CALEXICO’s music has always mirrored Burns and Convertino’s penchant for new experiences. From their intimate beginnings on Spoke, their dusty but highly evocative debut album, they’ve never shied away from embracing whatever inspires them. The band has always admitted to being influenced by sources as diverse as Portugese fado, 50’s jazz, gypsy or romani music and its offshoots, 60’s surf and twang from Link Wray to country’s Duane Eddy, the spaghetti western epics of Ennio Morricone and dark indie rock singer songwriters like Smog, Richard Buckner, Will Oldham and Vic Chesnutt. As their horizons have expanded, through both their relentless touring schedule and growing reputation, they have been able to call upon a growing community of collaborators (including Iron & Wine, Nancy Sinatra, Neko Case, and many others), and an ever-increasing familiarity with music from around the world, integrating both seamlessly into their idiosyncratic sound.

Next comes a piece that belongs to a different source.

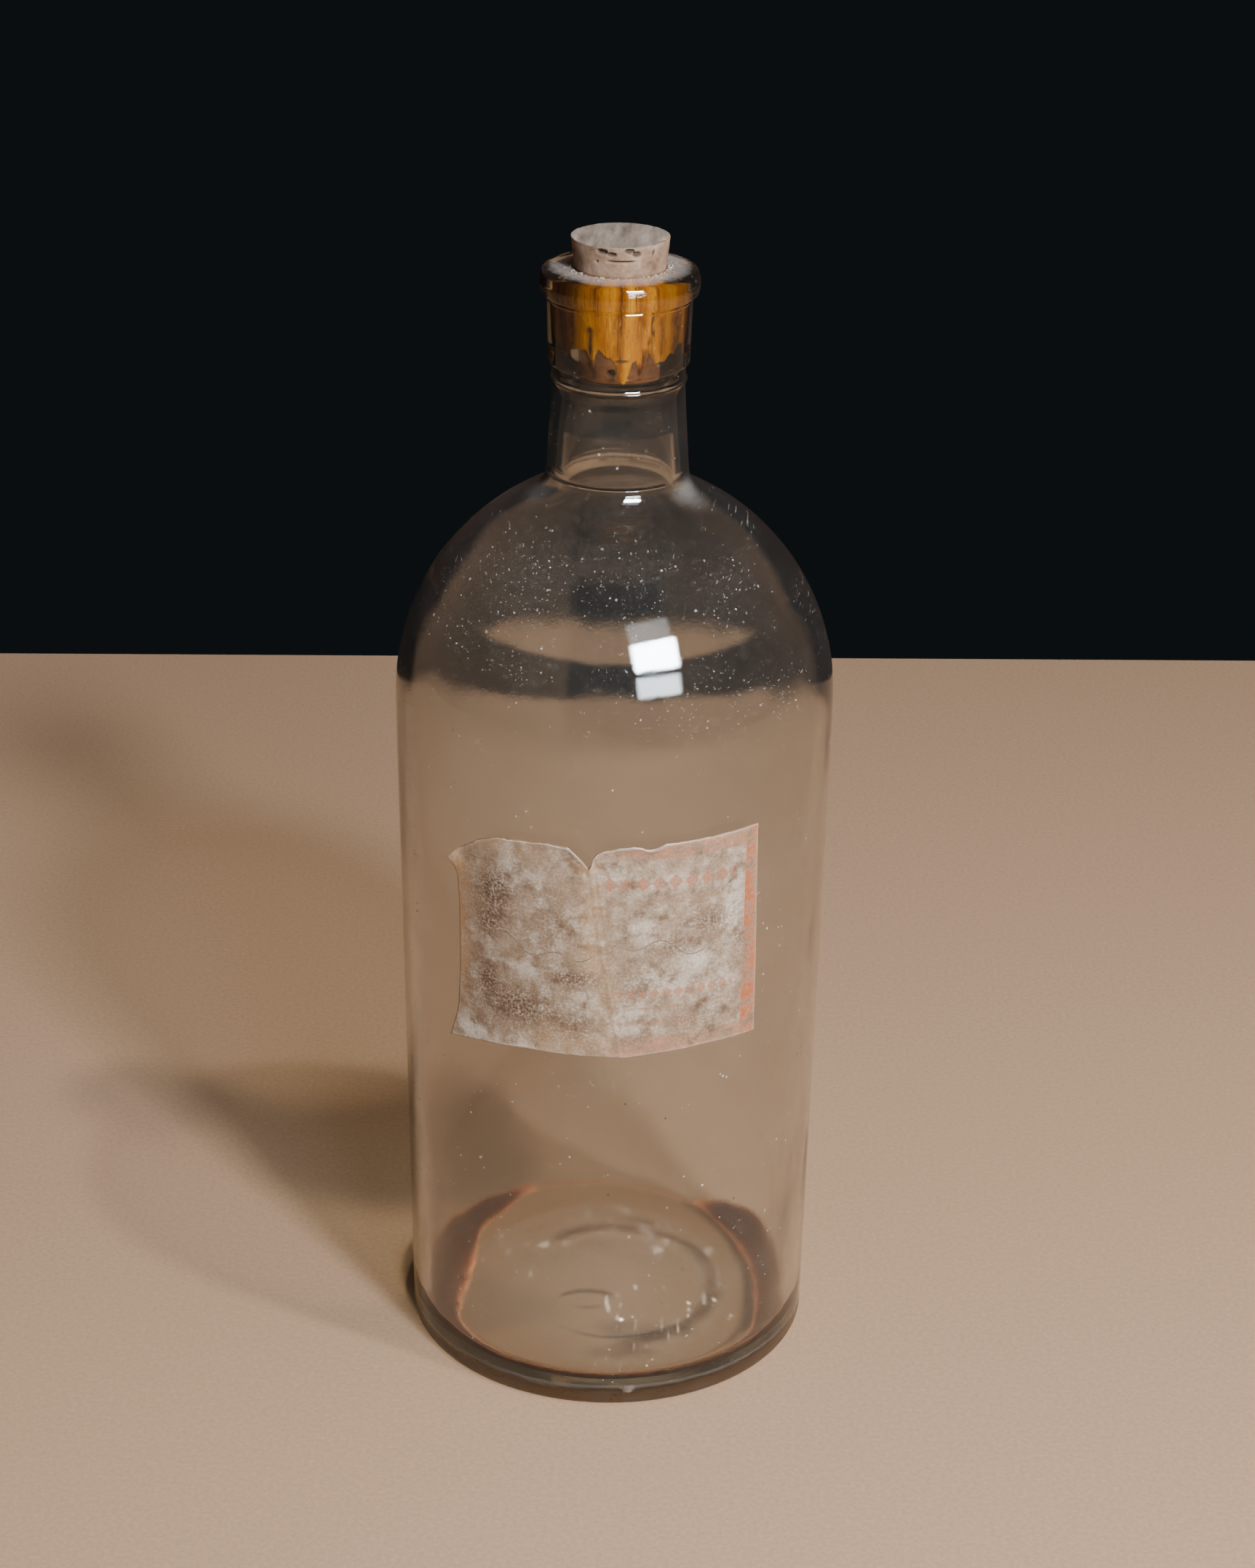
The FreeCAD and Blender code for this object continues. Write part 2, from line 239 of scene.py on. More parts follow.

Ever since they were a largely instrumental duo experimenting with their unique collection of instruments and soundtrack sensibilities, Joey Burns and John Convertino have constantly imbued their music with an unparalleled sense of drama, calling upon the myths and iconography of the American West and its Spanish speaking neighbor Mexico, equal parts Sergio Leone, Larry McMurtry, Carlos Fuentes and Cormac McCarthy. Naming themselves after a town near the California/Mexico border in honor of this cultural mêlange, they’ve spent the eighteen years since they met in Los Angeles mapping out musical territory that had otherwise been neglected or at the very least considered the preserve of historians. They have defined that sound, calling upon almost two decades of exploration and an ensemble of musicians that must surely be the envy of bands throughout the world.
CALEXICO now is very different to the duo that started out in 1996. These days CALEXICO is a band. Joey and John remain at its heart, but the multinational touring band they have gathered around them — fellow Tucson inhabitant Jacob Valenzuela, Germans Martin Wenk and Volker Zander, and Lambchop pedal steel player Paul Niehaus —also plays an important role.